▶ _Instructions to follow_:
Quote exactly, and only, the lines of the material below from the line with "touches the holder" through the line with "SENSOR_WIDTH = 36.0".

▶ _Given entries_:
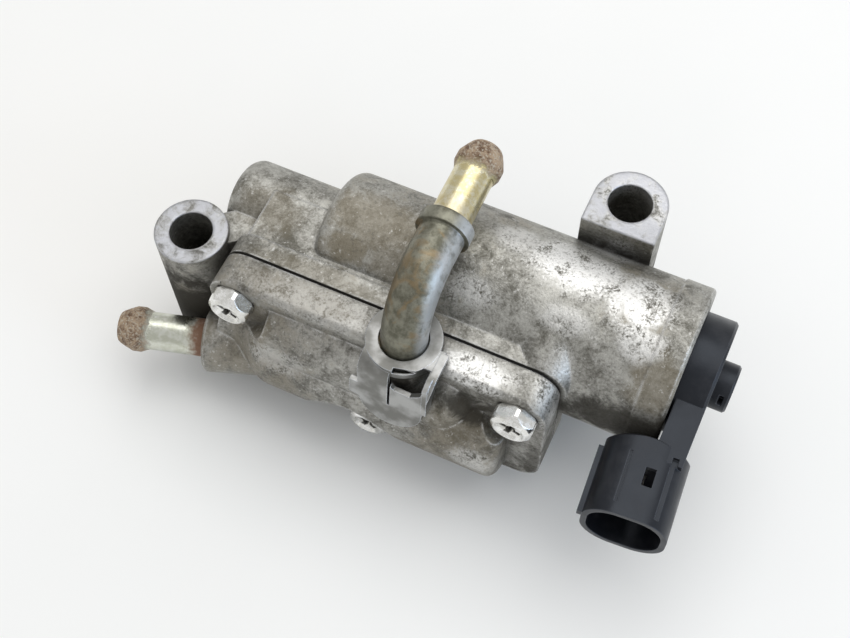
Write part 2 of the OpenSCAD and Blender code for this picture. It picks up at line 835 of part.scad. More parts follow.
module rotary_valve() {
    shutter_x0 = port_x2 - port_d / 2 - 1.5;
    shutter_x1 = chamber_x1 - 1;
    color(bronze) difference() {
        union() {
            axis_rod(valve_hub_d, port_mid_x - 2, shutter_x1);
            axis_sector(2.5, valve_r, port_direction, shutter_angle, shutter_x0, shutter_x0 + 1.4);
            axis_sector(2.5, valve_r, port_direction, shutter_angle, shutter_x1 - 1.4, shutter_x1);
            axis_sector(valve_r - 2, valve_r, port_direction, shutter_angle, shutter_x0, shutter_x1);
        }
        axis_rod(shaft_d, port_mid_x - 3, shutter_x1 + 1);
    }
}

module stop_lever() {
    color(steel_grey) difference() {
        union() {
            axis_rod(shaft_d + 2.6, lever_x, lever_x + 2);
            on_axis() translate([0, 0, lever_x]) rotate(lever_direction) translate([0, -0.8, 0])
                cube([5.2, 1.6, 2]);
        }
        axis_rod(shaft_d, lever_x - 1, lever_x + 3);
    }
}

module shaft_clip() {
    color(steel_grey) difference() {
        axis_ring(shaft_d + 2.4, shaft_d - 0.8, clip_x, clip_x + clip_t);
        translate([clip_x - 1, axis_y - 0.9, axis_z]) cube([3, 1.8, 5]);
    }
}

module front_bush() {
    color(bronze) axis_ring(bush_d, shaft_d + 2 * running_gap, bush_x0, chamber_x0);
}

module bearing_plate() {
    color(cast_grey) axis_ring(stator_bore_d, rear_bush_d, chamber_x1, chamber_x1 + plate_t);
}

module rear_bush() {
    color(bronze)
        axis_ring(rear_bush_d, shaft_d + 2 * running_gap, chamber_x1 - 0.5, chamber_x1 + plate_t + 1.5);
}

// Temperature spring

holder_x0 = lever_x - 4.2;
holder_in_r = thermo_bore_d / 2 - 0.6;

module bimetal_holder() {
    color(steel_grey) {
        axis_ring(thermo_bore_d, 2 * holder_in_r, holder_x0, lever_x - 0.3);
        // Stops for the lever at both ends of the rotor's travel
        for (a = [lever_direction - 24, lever_direction + rotor_range + 24])
            axis_sector(4.7, thermo_bore_d / 2 - 0.2, a, 16, lever_x - 0.8, lever_x + 2.2);
    }
}

// A flat spiral whose outer end touches the holder
module bimetal_strip() {
    t = 0.4;
    width = 2.5;
    turns = 2.25;
    r0 = shaft_d / 2 + 1.1;
    r1 = holder_in_r - t / 2;
    angles = [0:15:360 * turns];
    back = [360 * turns:-15:0];
    function spiral_r(a) = r0 + (r1 - r0) * a / (360 * turns);
    color([0.70, 0.62, 0.45]) on_axis() translate([0, 0, holder_x0 + 0.7]) linear_extrude(width)
        polygon(concat(
            [for (a = angles) (spiral_r(a) - t / 2) * [cos(a), sin(a)]],
            [for (a = back) (spiral_r(a) + t / 2) * [cos(a), sin(a)]]
        ));
}

valve_body();
water_cover();
cover_gasket();
cover_screw_left();
cover_screw_right();
cover_screw_bottom();
straight_nipple();
elbow_pipe();
elbow_hose_tube();
elbow_seal();
pipe_retainer();
end_cap();
end_cap_seal();
connector_pin_left();
connector_pin_middle();
connector_pin_right();
stator_yoke();
pole_piece_upper();
pole_piece_lower();
coil_bobbin_upper();
coil_bobbin_lower();
coil_upper();
coil_lower();
rotor_shaft();
rotor_magnet();
rotary_valve();
stop_lever();
shaft_clip();
front_bush();
rear_bush();
bearing_plate();
bimetal_strip();
bimetal_holder();
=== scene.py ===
"""Looks of the idle air control valve: materials, floor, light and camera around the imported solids."""
import math

import bmesh
import bpy
from mathutils import Matrix, Vector


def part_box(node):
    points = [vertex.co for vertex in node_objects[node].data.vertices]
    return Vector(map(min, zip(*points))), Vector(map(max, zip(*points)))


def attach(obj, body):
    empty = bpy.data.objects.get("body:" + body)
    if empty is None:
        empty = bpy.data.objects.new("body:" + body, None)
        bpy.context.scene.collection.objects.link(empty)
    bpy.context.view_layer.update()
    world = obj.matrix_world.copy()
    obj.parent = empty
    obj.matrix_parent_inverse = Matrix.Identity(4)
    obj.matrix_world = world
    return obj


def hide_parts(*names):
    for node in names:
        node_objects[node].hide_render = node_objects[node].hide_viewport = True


MM = 0.001
PHOTO_WIDTH = 850

# Camera of the photograph, in the part's frame
CAMERA_PLACE = Vector((100.2, -100.7, 248.1)) * MM
CAMERA_RIGHT = Vector((0.9066, 0.4217, -0.0151))
CAMERA_DOWN = Vector((0.3651, -0.8020, -0.4728))
FOCAL_PIXELS = 1298.56
SENSOR_WIDTH = 36.0

# Places on the part, in millimetres
SHORT_BOSS = (0.0, 0.0, 36.0)
TALL_EAR = (75.9, 34.9, 44.8)
ELBOW_TUBE_Y = 13.6
ELBOW_BEAD_Y = 24.6
NIPPLE_ROOT = (5.9, -10.4)
NIPPLE_Z = 13.8
NIPPLE_YAW = 16.0
NIPPLE_BEAD = 12.4

# Machined faces round the bolt holes: radius, and depth that still counts as the top
SHORT_FACE_RADIUS = 7.3
TALL_FACE_RADIUS = 14.0
FACE_DEPTH = 0.4

# Colours that both castings share
# Bright skin colour: worn metal and painted highlight
WORN_SKIN_AND_HIGHLIGHT = (0.86, 0.855, 0.84)
BARE_EDGE = (0.84, 0.84, 0.83)
CUT_FACE = (0.47, 0.48, 0.52)
SPECK = (0.085, 0.078, 0.062)
# Darkest colour: grime and painted shade
GRIME_AND_SHADE_COLOUR = (0.040, 0.036, 0.028)

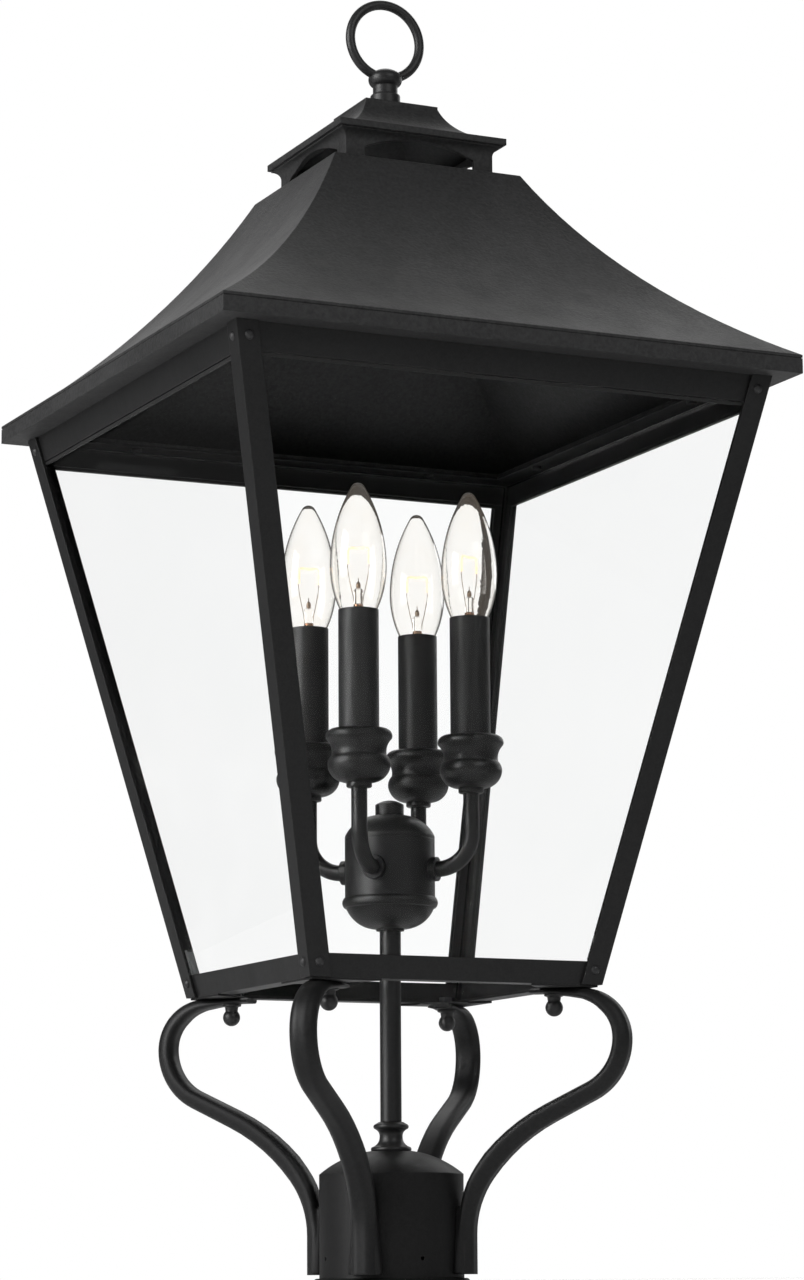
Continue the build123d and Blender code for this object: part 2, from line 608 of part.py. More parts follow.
def roof_shell():
    outer = roof_body(EAVE_HALF, CAGE_TOP_Z, EAVE_TOP_Z, SHOULDER_HALF, ROOF_TOP_Z)
    t = ROOF_THICK
    inner = roof_body(EAVE_HALF - t, CAGE_TOP_Z + t, EAVE_TOP_Z - 0.7 * t, SHOULDER_HALF - t, ROOF_TOP_Z - t)
    shell = outer - inner
    shell -= square(EAVE_HALF - SOFFIT_WIDTH, CAGE_TOP_Z - t, CAGE_TOP_Z + 2 * t)
    shell -= square(cupola_mouth(), ROOF_TOP_Z - 2 * t, ROOF_TOP_Z + t)
    groove_z = EAVE_TOP_Z - 1.5
    shell -= square(EAVE_HALF + 1, groove_z - EAVE_GROOVE, groove_z) \
        - square(EAVE_HALF - EAVE_GROOVE, groove_z - 2, groove_z + 2)
    for a in SIDES.values():
        for x in eave_screw_places():
            spot = Rot(0, 0, a) * Pos(x, -eave_screw_line(), CAGE_TOP_Z)
            shell -= spot * Cylinder(RIVET_RADIUS + ROD_FIT, 8)
    for x, y in cupola_screw_places():
        shell -= Pos(x, y, ROOF_TOP_Z) * Cylinder(RIVET_RADIUS + ROD_FIT, 8)
    return shell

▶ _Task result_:
// A flat spiral whose outer end touches the holder
module bimetal_strip() {
    t = 0.4;
    width = 2.5;
    turns = 2.25;
    r0 = shaft_d / 2 + 1.1;
    r1 = holder_in_r - t / 2;
    angles = [0:15:360 * turns];
    back = [360 * turns:-15:0];
    function spiral_r(a) = r0 + (r1 - r0) * a / (360 * turns);
    color([0.70, 0.62, 0.45]) on_axis() translate([0, 0, holder_x0 + 0.7]) linear_extrude(width)
        polygon(concat(
            [for (a = angles) (spiral_r(a) - t / 2) * [cos(a), sin(a)]],
            [for (a = back) (spiral_r(a) + t / 2) * [cos(a), sin(a)]]
        ));
}

valve_body();
water_cover();
cover_gasket();
cover_screw_left();
cover_screw_right();
cover_screw_bottom();
straight_nipple();
elbow_pipe();
elbow_hose_tube();
elbow_seal();
pipe_retainer();
end_cap();
end_cap_seal();
connector_pin_left();
connector_pin_middle();
connector_pin_right();
stator_yoke();
pole_piece_upper();
pole_piece_lower();
coil_bobbin_upper();
coil_bobbin_lower();
coil_upper();
coil_lower();
rotor_shaft();
rotor_magnet();
rotary_valve();
stop_lever();
shaft_clip();
front_bush();
rear_bush();
bearing_plate();
bimetal_strip();
bimetal_holder();
=== scene.py ===
"""Looks of the idle air control valve: materials, floor, light and camera around the imported solids."""
import math

import bmesh
import bpy
from mathutils import Matrix, Vector


def part_box(node):
    points = [vertex.co for vertex in node_objects[node].data.vertices]
    return Vector(map(min, zip(*points))), Vector(map(max, zip(*points)))


def attach(obj, body):
    empty = bpy.data.objects.get("body:" + body)
    if empty is None:
        empty = bpy.data.objects.new("body:" + body, None)
        bpy.context.scene.collection.objects.link(empty)
    bpy.context.view_layer.update()
    world = obj.matrix_world.copy()
    obj.parent = empty
    obj.matrix_parent_inverse = Matrix.Identity(4)
    obj.matrix_world = world
    return obj


def hide_parts(*names):
    for node in names:
        node_objects[node].hide_render = node_objects[node].hide_viewport = True


MM = 0.001
PHOTO_WIDTH = 850

# Camera of the photograph, in the part's frame
CAMERA_PLACE = Vector((100.2, -100.7, 248.1)) * MM
CAMERA_RIGHT = Vector((0.9066, 0.4217, -0.0151))
CAMERA_DOWN = Vector((0.3651, -0.8020, -0.4728))
FOCAL_PIXELS = 1298.56
SENSOR_WIDTH = 36.0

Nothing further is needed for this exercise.